Consider a program that writes a 1 to address
x and then reads from address
y. If these two pointers alias, it is unsafe to reorder the read to run before
the write. Similarly, if
y are backed by a memory-mapped I/O device,
reordering the operations would be unsafe because it would cause the program's
I/O behavior to change.
The CMS speculatively optimizes with reordering and handles these potential issues by turning them into faults, which trigger deoptimization before anything bad can happen. Reorderd instructions are tagged to let the processor know they were reordered. Special "alias hardware" does lightweight alias tracking at run time and faults if there may be aliasing between two reordered operations. Reordered operations that access IO address space also fault. The offending code region is then recompiled without the reorderings.
It is not uncommon for x86 programs to modify themselves. The paper observes that it is a standard technique in games, embedded code, and Windows device drivers. Following the approach of turning correctness issues into faults, Transmeta could (and apparently at one point did) write-protect code pages to cause faults and then fall back to interpreting the self-modifying code.
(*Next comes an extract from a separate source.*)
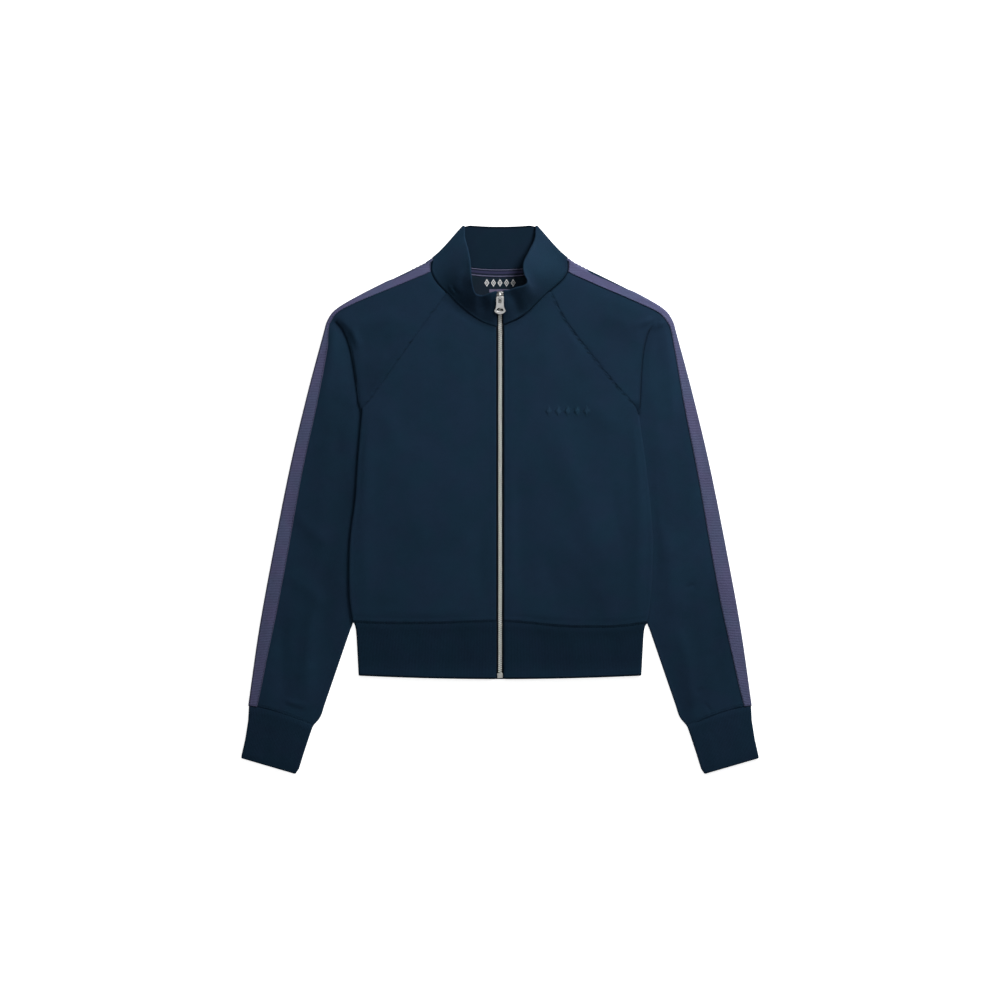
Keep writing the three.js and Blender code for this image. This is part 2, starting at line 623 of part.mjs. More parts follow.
// One band: up the front beside the zip, round the side fold and across the back of the neck.
function collarBand() {
  const edgeRise = (COLLAR / 2 + GAP) * Math.hypot(1, ZIP_RISE.slope) + ZIP_TAPE / 2;
  const fold = new THREE.Vector2(COLLAR_FOLD.topX - COLLAR_FOLD.footX, COLLAR_FOLD.topY - COLLAR_FOLD.footY);
  const outward = new THREE.Vector2(fold.y, -fold.x).normalize();
  const backLevelZ = COLLAR / 2;
  const foldStation = (turn) => {
    const inset = COLLAR / 2 + COLLAR_FOLD_RADIUS * (1 - Math.sin(turn));
    const z = backLevelZ + COLLAR_FOLD_RADIUS * (1 + Math.cos(turn));
    return {
      footX: COLLAR_FOLD.footX - outward.x * inset,
      footY: COLLAR_FOLD.footY - outward.y * inset,
      footZ: z,
      topX: COLLAR_FOLD.topX - outward.x * inset,
      topY: COLLAR_FOLD.topY - outward.y * inset,
      topZ: z,
      bow: 0,
    };
  };
  const backStation = (t) => ({
    footX: COLLAR_BACK.footHalf * t,
    footY: backNeckY(COLLAR_BACK.footHalf * t) + GAP,
    footZ: backLevelZ,
    topX: COLLAR_BACK.topHalf * t,
    topY: COLLAR_FOLD.topY - COLLAR_TOP_DIP * (1 - t ** 2) - COLLAR_BACK.topInset,
    topZ: backLevelZ,
    bow: 0,
  });
  const zipStation = (hand) => {
    const { footY, topY, bow } = COLLAR_ZIP_EDGE[hand];
    return {
      footX: ZIP_EDGE,
      footY,
      footZ: zipLevel(footY) + edgeRise,
      topX: ZIP_EDGE,
      topY,
      topZ: zipLevel(topY) + edgeRise,
      bow,
    };
  };
  const half = (hand) => [
    zipStation(hand),
    ...COLLAR_STATIONS[hand],
    ...steps(0, Math.PI, 4).map(foldStation),
    ...[0.8, 0.55, 0.28].map(backStation),
  ].map((station) => ({ ...station, hand }));
  const stations = [...half('right'), { ...backStation(0), hand: 'left' }, ...half('left').reverse()];
  return steps(0, 1, 5).map((v) => stations.map((s) => new THREE.Vector3(
    HANDS[s.hand] * mix(s.footX, s.topX, v),
    mix(s.footY, s.topY, v),
    mix(s.footZ, s.topZ, v) + s.bow * Math.sin(Math.PI * v),
  )));
}

add('collar', wall(collarBand(), COLLAR), NAVY_COLLAR);

// ---- inside back neck --------------------------------------------------------

const TRIM_LEVEL = JERSEY + GAP + NECK_TRIM / 2;
const TRIM_BELOW_SEAM = 0.4;
const NECK_TAPE_WIDTH = 11;
const NECK_TAPE_HALF = 55;
const PATCH = { halfWidth: 58, depth: 47, roundness: 0.98 };

function neckTape() {
  return grid(steps(0, 1, 1), steps(-1, 1, 14), (u, v) => {
    const x = NECK_TAPE_HALF * u;
    const y = backNeckY(Math.abs(x)) - TRIM_BELOW_SEAM - NECK_TAPE_WIDTH * (1 - v);
    return new THREE.Vector3(x, y, TRIM_LEVEL);
  });
}

function neckPatch() {
  return grid(steps(0, 1, 8), steps(-1, 1, 12), (u, v) => {
    const x = PATCH.halfWidth * u * Math.sqrt(1 - (PATCH.roundness * (1 - v)) ** 2);
    const top = backNeckY(Math.abs(x)) - TRIM_BELOW_SEAM - NECK_TAPE_WIDTH - GAP;
    return new THREE.Vector3(x, top - PATCH.depth * (1 - v), TRIM_LEVEL);
  });
}

add('neck_tape', wall(neckTape(), NECK_TRIM, { upright: true }), NECK_TAPE);
add('neck_patch', wall(neckPatch(), NECK_TRIM, { upright: true }), NECK_PATCH);

// ---- zip -------------------------------------------------------------------

const zipRows = (top) => [...steps(ZIP_BOTTOM_Y, 230, 8), ...steps(236, 252, 4), ...steps(262, top, 3)];

function zipStrip(inner, outer, top, thickness) {
  const middle = grid(zipRows(top), [inner, outer], (x, y) => new THREE.Vector3(x, y, zipLevel(y)));
  return wall(middle, thickness, { upright: true });
}

const CHAIN_HALF = CHAIN_WIDTH / 2;
const CHAIN_TOP_Y = PULL_PIVOT_Y + 1.4;
const BESIDE_CHAIN = CHAIN_HALF + GAP;
add('zip_tape_right', zipStrip(-ZIP_TAPE_EDGE, -BESIDE_CHAIN, ZIP_TOP_Y, ZIP_TAPE), ZIP_CLOTH);
add('zip_tape_left', zipStrip(BESIDE_CHAIN, ZIP_TAPE_EDGE, ZIP_TOP_Y, ZIP_TAPE), ZIP_CLOTH);
add('zip_chain', zipStrip(-CHAIN_HALF, CHAIN_HALF, CHAIN_TOP_Y, CHAIN_HEIGHT), ZIP_METAL);

const RETAINER = { width: 8, length: 6.4, height: 2.9, lift: 0.2 };
const retainer = add(
  'zip_retainer',
  new THREE.BoxGeometry(RETAINER.width, RETAINER.length, RETAINER.height),
  ZIP_METAL,
);
retainer.position.set(0, ZIP_BOTTOM_Y - GAP - RETAINER.length / 2, ZIP_LEVEL + RETAINER.lift);

// ---- slider and pull tab -------------------------------------------------------

const wasm = await Module();
wasm.setup();

function solid(geometry) {
  geometry.deleteAttribute('normal');
  geometry.deleteAttribute('uv');
  const merged = mergeVertices(geometry, 1e-4);
  return new wasm.Manifold(new wasm.Mesh({
    numProp: 3,
    vertProperties: new Float32Array(merged.attributes.position.array),
    triVerts: new Uint32Array(merged.index.array),
  }));
}

function geometryOf(manifold) {
  const mesh = manifold.getMesh();
  const geometry = new THREE.BufferGeometry();
  geometry.setAttribute('position', new THREE.BufferAttribute(new Float32Array(mesh.vertProperties), 3));
  geometry.setIndex([...mesh.triVerts]);
  geometry.computeVertexNormals();
  return geometry;
}

// Along the zip: x across it, y up it, z off it, from the pull tab's axis projected on the zip.
const zipFrame = new THREE.Group();
zipFrame.position.set(0, PULL_PIVOT_Y, zipLevel(PULL_PIVOT_Y));
zipFrame.rotation.x = Math.atan(ZIP_RISE.slope);
garment.add(zipFrame);

const SLIDER = {
  length: 12,
  shoulder: 4.8,
  shoulderFoot: 1,
  tail: 4.1,
  nose: 2.4,
  noseLength: 2,
  plate: 1.2,
  clearance: 1.55,
};
const WEDGE = { width: 2.4, length: 3, fromPivot: 3.6, bury: 0.5 };
const PIVOT_HEIGHT = 5;
const BRIDGE = {
  width: 2.8,
  bury: 0.3,
  rear: -2.6,
  front: 6.4,
  legRear: -1.5,
  legFront: 4.6,
  roofRear: -1.45,
  roofFront: 3.4,
  roofHeight: PIVOT_HEIGHT + 1.35,
  top: PIVOT_HEIGHT + 2.3,
  topRear: -1.6,
  topFront: 3.6,
  shoulderRear: -2.4,
  shoulderFront: 5,
  shoulderDrop: 0.6,
};

function outline(Kind, corners) {
  const path = new Kind();
  corners.forEach(([x, y], i) => (i ? path.lineTo(x, y) : path.moveTo(x, y)));
  path.closePath();
  return path;
}

function plateShape() {
  const end = SLIDER.length / 2;
  return outline(THREE.Shape, [
    [-SLIDER.tail, -end],
    [SLIDER.tail, -end],
    [SLIDER.shoulder, SLIDER.shoulderFoot],
    [SLIDER.shoulder, end - SLIDER.noseLength],
    [SLIDER.nose, end],
    [-SLIDER.nose, end],
    [-SLIDER.shoulder, end - SLIDER.noseLength],
    [-SLIDER.shoulder, SLIDER.shoulderFoot],
  ]);
}

// Side view of the arch over the slider, along the zip and up from it.
function bridgeShape() {
  const foot = SLIDER.clearance + SLIDER.plate - BRIDGE.bury;
  const shoulder = BRIDGE.top - BRIDGE.shoulderDrop;
  return outline(THREE.Shape, [
    [BRIDGE.rear, foot],
    [BRIDGE.legRear, foot],
    [BRIDGE.roofRear, BRIDGE.roofHeight],
    [BRIDGE.roofFront, BRIDGE.roofHeight],
    [BRIDGE.legFront, foot],
    [BRIDGE.front, foot],
    [BRIDGE.shoulderFront, shoulder],
    [BRIDGE.topFront, BRIDGE.top],
    [BRIDGE.topRear, BRIDGE.top],
    [BRIDGE.shoulderRear, shoulder],
  ]);
}

function extruded(shape, depth, curveSegments = 1) {
  return new THREE.ExtrudeGeometry(shape, { depth, bevelEnabled: false, curveSegments });
}

function sliderGeometry() {
  const wedgeHeight = 2 * (SLIDER.clearance + WEDGE.bury);
  const wedge = new THREE.BoxGeometry(WEDGE.width, WEDGE.length, wedgeHeight);
  const bridge = extruded(bridgeShape(), BRIDGE.width);
  bridge.translate(0, 0, -BRIDGE.width / 2);
  bridge.rotateY(Math.PI / 2).rotateX(Math.PI / 2);
  return geometryOf([
    extruded(plateShape(), SLIDER.plate).translate(0, 0, SLIDER.clearance),
    extruded(plateShape(), SLIDER.plate).translate(0, 0, -SLIDER.clearance - SLIDER.plate),
    wedge.translate(0, WEDGE.fromPivot, 0),
    bridge,
  ].map(solid).reduce((whole, piece) => whole.add(piece)));
}

// Distances from the tab's axis, downwards negative: a neck that flares out and comes to a blunt tip,
// a slot for the bridge and an arched finger hole.
const PULL = {
  thickness: 1.6,
  barEnd: 1,
  neckHalf: 5.3,
  neckEnd: -10,
  flareStart: -15.6,
  flareHalf: 8,
  flareEnd: -20,
  tipHalf: 3.2,
  tipRise: 0.9,
  tipEnd: -25.4,
  tipRound: { inset: 1, drop: 2.8 },
};
const SLOT = { half: 1.9, top: -0.8, end: -9 };
const ARCH = { half: 4.8, shoulder: 4.4, foot: -20.5, crown: -15.8 };

function pullShape() {
  const side = PULL.flareHalf - PULL.tipRound.inset;
  const low = PULL.flareEnd - PULL.tipRound.drop;
  const tip = PULL.tipEnd + PULL.tipRise;
  const shape = new THREE.Shape();
  shape.moveTo(-PULL.neckHalf, PULL.barEnd);
  shape.lineTo(-PULL.neckHalf, PULL.neckEnd);
  shape.quadraticCurveTo(-PULL.neckHalf, PULL.flareStart, -PULL.flareHalf, PULL.flareEnd);
  shape.quadraticCurveTo(-side, low, -PULL.tipHalf, tip);
  shape.lineTo(0, PULL.tipEnd);
  shape.lineTo(PULL.tipHalf, tip);
  shape.quadraticCurveTo(side, low, PULL.flareHalf, PULL.flareEnd);
  shape.quadraticCurveTo(PULL.neckHalf, PULL.flareStart, PULL.neckHalf, PULL.neckEnd);
  shape.lineTo(PULL.neckHalf, PULL.barEnd);
  shape.closePath();

  const slot = outline(THREE.Path, [
    [-SLOT.half, SLOT.top],
    [SLOT.half, SLOT.top],
    [SLOT.half, SLOT.end],
    [-SLOT.half, SLOT.end],
  ]);
  const arch = new THREE.Path();
  arch.moveTo(-ARCH.half, ARCH.foot);
  arch.quadraticCurveTo(-ARCH.shoulder, ARCH.crown, 0, ARCH.crown);
  arch.quadraticCurveTo(ARCH.shoulder, ARCH.crown, ARCH.half, ARCH.foot);
  arch.closePath();
  shape.holes.push(slot, arch);
  return shape;
}

const PULL_CURVE_STEPS = 5;
add('zip_slider', sliderGeometry(), ZIP_METAL, zipFrame);
const pull = add(
  'zip_pull_tab',
  extruded(pullShape(), PULL.thickness, PULL_CURVE_STEPS),
  PULL_METAL,
  zipFrame,
);
pull.position.z = PIVOT_HEIGHT - PULL.thickness / 2;

export default garment;
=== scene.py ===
import math

import bpy
import numpy as np
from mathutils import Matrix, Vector


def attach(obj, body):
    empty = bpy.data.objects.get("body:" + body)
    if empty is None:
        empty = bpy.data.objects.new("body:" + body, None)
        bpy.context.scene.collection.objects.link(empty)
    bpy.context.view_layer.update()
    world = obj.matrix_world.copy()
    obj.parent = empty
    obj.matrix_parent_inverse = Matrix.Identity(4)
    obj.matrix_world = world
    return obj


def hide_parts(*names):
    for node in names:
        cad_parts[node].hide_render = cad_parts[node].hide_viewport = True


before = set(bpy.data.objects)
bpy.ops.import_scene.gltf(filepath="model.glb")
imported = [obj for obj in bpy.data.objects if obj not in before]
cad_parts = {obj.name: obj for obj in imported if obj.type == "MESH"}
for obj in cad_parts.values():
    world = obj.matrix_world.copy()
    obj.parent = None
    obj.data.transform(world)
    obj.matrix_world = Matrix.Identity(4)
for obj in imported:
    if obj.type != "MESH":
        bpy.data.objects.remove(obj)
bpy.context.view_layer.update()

scene = bpy.context.scene

# ---- The table and the light -------------------------------------------------------
# The top lies on its back on a white table top, seen from straight above. One large soft
# window of light stands off its upper right, a weaker one hangs overhead, and a faint card
# beyond the hem gives the metal something pale to mirror. The room is pale and dim.

PICTURE_WIDTH = 1.4
LENS_MM = 100
SENSOR_MM = 36
CLOTH_HEIGHT = 0.005
PICTURE_CENTRE_Y = -0.0007
TABLE_HALF = 6
TABLE_WHITE = (0.93, 0.93, 0.93, 1)
TABLE_GLOW = 0.75
ROOM_LIGHT = 0.12

camera_data = bpy.data.cameras.new("camera")
camera_data.lens = LENS_MM
camera_data.sensor_width = SENSOR_MM
camera = bpy.data.objects.new("camera", camera_data)
camera.location = (0, PICTURE_CENTRE_Y, PICTURE_WIDTH * LENS_MM / SENSOR_MM + CLOTH_HEIGHT)
scene.collection.objects.link(camera)
scene.camera = camera
scene.view_settings.view_transform = "Standard"


def soft_window(name, place, side, watts):
    data = bpy.data.lights.new(name, "AREA")
    data.shape = "SQUARE"
    data.size = side
    data.energy = watts
    lamp = bpy.data.objects.new(name, data)
    lamp.location = place
    lamp.rotation_mode = "QUATERNION"
    lamp.rotation_quaternion = (-Vector(place)).to_track_quat("-Z", "Y")
    scene.collection.objects.link(lamp)


soft_window("window", (1.0, 1.3, 1.0), 0.75, 47)
soft_window("overhead", (-0.2, 0.6, 2.6), 1.6, 11)
soft_window("front_card", (0.0, -1.7, 1.5), 1.1, 3)

room = bpy.data.worlds.new("room")
room.use_nodes = True
room.node_tree.nodes["Background"].inputs["Color"].default_value = (0.98, 0.99, 1, 1)
room.node_tree.nodes["Background"].inputs["Strength"].default_value = ROOM_LIGHT
scene.world = room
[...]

Falling back to the interpreter is a serious performance penalty for self-modifying programs, so the paper includes a few techniques for handling self-modifying code.
Finer-grained write protection can help, since code is likely to be modified only in a few places. Crusoe supports this and it gets some speedup over the page granularity write protection approach.
Introducing "prologues" that check preconditions on translated code can also work. The paper refers to this as self-validation and self-checking. The idea is to tack a header onto the translated code which looks up the source page and verifies that nothing has changed since it was translated.
Finally, it is possible to recognize common self-modifying code patterns and compile them to ordinary static code.
The Transmeta CMS system is a compiler solution to a hardware problem. While implemnting a just-in-time compiler for x86 is subtle and difficult, the performance and maintainability benefits for user code and the hardware seem worth it.